**SHORT TASK:** All lines from the one with "Keep writing the" through the one with "for x, k, share in shape]", and only those, are to be reproduced exactly, both ends included.
····················
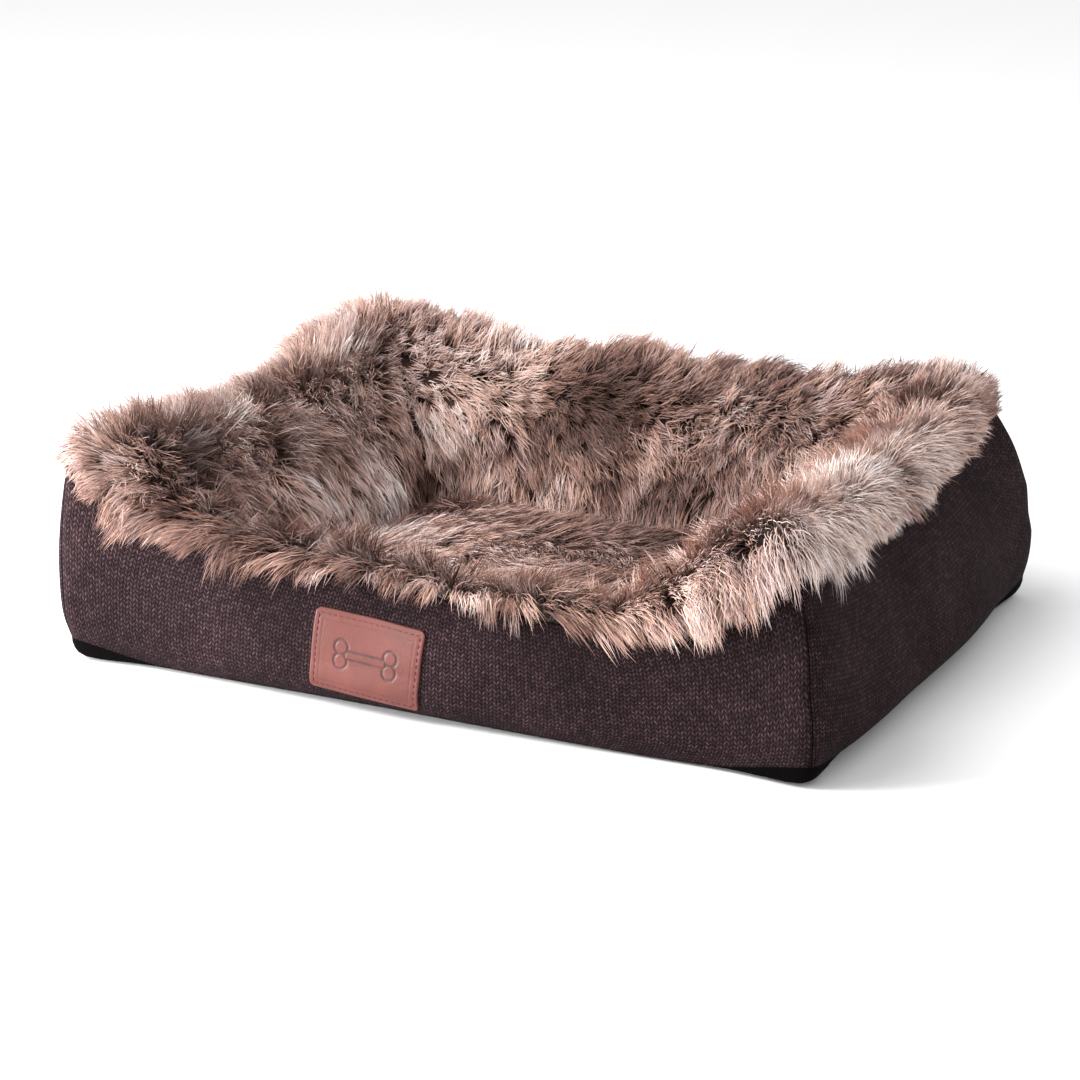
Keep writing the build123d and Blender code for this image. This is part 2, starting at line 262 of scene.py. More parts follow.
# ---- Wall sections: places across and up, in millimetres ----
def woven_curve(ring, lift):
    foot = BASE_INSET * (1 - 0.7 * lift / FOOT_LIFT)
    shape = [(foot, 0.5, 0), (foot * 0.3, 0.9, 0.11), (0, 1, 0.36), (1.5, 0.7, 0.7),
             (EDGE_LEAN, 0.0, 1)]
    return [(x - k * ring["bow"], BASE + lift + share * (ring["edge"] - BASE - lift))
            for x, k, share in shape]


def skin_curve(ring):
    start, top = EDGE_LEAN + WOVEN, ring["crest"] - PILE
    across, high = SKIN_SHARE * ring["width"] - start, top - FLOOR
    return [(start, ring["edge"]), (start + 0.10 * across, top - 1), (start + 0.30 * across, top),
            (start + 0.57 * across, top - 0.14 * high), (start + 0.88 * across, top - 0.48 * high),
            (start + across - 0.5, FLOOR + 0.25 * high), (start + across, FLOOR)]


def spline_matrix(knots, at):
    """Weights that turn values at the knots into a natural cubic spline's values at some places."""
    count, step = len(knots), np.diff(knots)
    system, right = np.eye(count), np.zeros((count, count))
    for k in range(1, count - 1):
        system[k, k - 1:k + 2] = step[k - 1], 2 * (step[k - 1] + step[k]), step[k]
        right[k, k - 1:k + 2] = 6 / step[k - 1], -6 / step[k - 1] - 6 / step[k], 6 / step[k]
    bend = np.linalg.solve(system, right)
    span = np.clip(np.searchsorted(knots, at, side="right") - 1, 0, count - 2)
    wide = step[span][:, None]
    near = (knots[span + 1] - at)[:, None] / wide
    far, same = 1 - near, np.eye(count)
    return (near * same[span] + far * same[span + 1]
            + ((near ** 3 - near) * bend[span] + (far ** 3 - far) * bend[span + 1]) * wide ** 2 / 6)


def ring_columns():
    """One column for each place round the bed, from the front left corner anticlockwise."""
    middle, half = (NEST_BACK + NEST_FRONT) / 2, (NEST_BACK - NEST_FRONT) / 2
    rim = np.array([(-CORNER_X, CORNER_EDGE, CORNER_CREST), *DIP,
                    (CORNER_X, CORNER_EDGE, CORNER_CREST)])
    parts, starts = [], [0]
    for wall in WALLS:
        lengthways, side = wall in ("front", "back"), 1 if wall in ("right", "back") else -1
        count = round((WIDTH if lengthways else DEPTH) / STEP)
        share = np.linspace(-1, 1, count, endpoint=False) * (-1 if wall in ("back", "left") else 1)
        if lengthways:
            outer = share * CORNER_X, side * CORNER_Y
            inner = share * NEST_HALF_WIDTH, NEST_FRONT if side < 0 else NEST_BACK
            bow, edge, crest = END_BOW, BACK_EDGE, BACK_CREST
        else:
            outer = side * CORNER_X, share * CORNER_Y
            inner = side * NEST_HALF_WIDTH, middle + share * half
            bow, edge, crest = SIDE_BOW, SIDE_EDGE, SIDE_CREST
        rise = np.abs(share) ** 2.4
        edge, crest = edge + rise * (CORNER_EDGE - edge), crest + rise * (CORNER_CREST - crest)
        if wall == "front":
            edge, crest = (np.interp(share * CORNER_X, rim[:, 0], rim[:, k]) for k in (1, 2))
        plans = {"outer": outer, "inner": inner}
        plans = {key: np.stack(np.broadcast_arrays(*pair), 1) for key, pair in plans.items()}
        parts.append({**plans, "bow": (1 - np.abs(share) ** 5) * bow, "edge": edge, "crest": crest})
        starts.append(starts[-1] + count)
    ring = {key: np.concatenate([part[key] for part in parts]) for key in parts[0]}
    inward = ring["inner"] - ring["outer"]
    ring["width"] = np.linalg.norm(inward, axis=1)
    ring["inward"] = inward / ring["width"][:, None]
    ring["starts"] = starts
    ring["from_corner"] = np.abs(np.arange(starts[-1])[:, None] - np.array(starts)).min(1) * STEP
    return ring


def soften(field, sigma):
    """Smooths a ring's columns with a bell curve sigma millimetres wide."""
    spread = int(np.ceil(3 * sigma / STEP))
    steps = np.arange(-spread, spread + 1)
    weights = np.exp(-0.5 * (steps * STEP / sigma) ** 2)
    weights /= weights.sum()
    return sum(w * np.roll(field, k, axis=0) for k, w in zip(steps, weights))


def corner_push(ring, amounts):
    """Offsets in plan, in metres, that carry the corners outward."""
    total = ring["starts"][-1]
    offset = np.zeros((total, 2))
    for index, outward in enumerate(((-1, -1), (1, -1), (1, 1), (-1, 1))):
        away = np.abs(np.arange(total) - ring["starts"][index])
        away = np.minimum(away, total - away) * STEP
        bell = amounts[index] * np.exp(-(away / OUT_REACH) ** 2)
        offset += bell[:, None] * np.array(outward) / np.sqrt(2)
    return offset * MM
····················
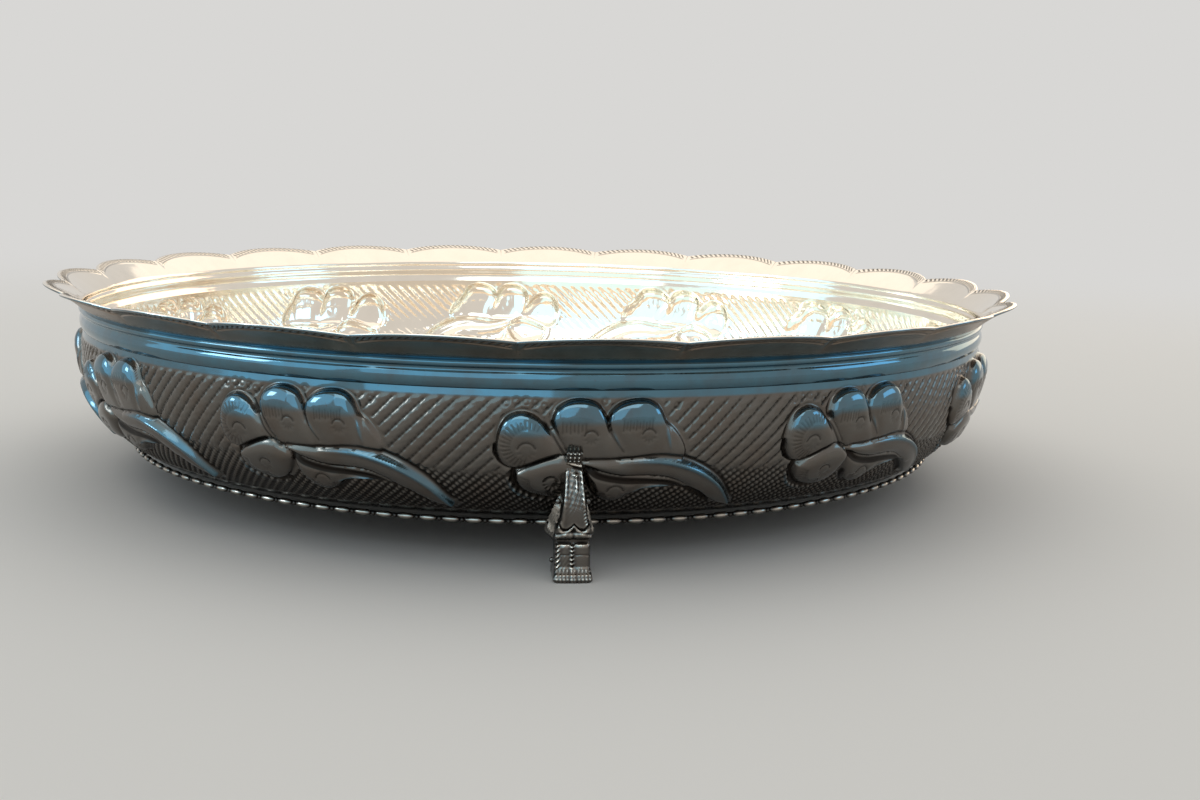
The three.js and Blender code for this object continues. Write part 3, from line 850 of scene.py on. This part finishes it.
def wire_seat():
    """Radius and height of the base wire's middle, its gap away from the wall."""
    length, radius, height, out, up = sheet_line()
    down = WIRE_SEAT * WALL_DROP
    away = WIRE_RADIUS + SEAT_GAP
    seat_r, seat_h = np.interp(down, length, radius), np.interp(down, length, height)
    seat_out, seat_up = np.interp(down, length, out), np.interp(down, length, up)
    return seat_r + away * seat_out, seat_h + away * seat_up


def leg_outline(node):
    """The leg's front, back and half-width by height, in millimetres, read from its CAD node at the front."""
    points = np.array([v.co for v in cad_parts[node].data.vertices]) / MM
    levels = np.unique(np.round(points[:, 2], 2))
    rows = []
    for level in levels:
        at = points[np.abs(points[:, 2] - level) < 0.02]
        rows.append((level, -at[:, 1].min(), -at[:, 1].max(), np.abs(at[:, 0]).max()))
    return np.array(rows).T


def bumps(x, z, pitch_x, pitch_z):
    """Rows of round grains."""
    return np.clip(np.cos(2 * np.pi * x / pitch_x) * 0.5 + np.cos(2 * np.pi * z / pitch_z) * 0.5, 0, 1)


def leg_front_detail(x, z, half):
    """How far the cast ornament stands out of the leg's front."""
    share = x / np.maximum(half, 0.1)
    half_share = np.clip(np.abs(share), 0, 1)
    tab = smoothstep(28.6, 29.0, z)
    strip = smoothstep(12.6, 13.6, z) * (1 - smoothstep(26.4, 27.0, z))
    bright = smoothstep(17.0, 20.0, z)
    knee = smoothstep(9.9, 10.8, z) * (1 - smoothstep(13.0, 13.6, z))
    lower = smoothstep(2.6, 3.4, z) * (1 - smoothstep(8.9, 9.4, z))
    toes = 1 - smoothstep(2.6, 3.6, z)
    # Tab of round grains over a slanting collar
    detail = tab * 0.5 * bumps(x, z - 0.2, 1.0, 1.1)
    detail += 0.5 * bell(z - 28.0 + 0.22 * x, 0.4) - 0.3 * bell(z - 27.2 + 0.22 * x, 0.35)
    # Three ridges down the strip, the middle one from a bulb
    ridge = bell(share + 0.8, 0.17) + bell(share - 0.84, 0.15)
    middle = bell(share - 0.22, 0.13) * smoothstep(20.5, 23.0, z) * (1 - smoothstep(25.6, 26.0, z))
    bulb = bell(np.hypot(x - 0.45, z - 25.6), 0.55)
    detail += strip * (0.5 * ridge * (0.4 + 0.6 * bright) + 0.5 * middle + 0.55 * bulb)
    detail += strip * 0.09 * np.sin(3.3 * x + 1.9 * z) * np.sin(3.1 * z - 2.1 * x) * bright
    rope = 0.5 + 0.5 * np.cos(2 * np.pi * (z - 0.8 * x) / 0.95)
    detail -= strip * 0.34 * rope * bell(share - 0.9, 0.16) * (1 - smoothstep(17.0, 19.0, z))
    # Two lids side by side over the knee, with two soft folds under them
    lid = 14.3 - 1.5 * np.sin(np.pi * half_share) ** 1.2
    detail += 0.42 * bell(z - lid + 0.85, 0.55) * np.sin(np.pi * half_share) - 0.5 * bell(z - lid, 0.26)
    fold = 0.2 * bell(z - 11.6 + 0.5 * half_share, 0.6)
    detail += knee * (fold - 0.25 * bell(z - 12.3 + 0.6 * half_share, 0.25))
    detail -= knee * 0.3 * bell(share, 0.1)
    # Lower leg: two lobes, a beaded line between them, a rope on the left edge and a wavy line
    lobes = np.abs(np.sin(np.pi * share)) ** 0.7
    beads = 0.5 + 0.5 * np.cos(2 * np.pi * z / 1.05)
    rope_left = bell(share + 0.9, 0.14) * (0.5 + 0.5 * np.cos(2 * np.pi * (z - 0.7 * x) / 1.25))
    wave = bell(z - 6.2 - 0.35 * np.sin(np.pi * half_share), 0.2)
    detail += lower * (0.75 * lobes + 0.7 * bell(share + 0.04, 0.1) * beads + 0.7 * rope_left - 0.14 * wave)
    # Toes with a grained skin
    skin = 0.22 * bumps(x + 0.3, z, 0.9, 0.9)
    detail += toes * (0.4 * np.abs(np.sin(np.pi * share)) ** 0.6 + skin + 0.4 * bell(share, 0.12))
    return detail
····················
**SOLUTION TO THE PROBLEM:**
Keep writing the build123d and Blender code for this image. This is part 2, starting at line 262 of scene.py. More parts follow.
# ---- Wall sections: places across and up, in millimetres ----
def woven_curve(ring, lift):
    foot = BASE_INSET * (1 - 0.7 * lift / FOOT_LIFT)
    shape = [(foot, 0.5, 0), (foot * 0.3, 0.9, 0.11), (0, 1, 0.36), (1.5, 0.7, 0.7),
             (EDGE_LEAN, 0.0, 1)]
    return [(x - k * ring["bow"], BASE + lift + share * (ring["edge"] - BASE - lift))
            for x, k, share in shape]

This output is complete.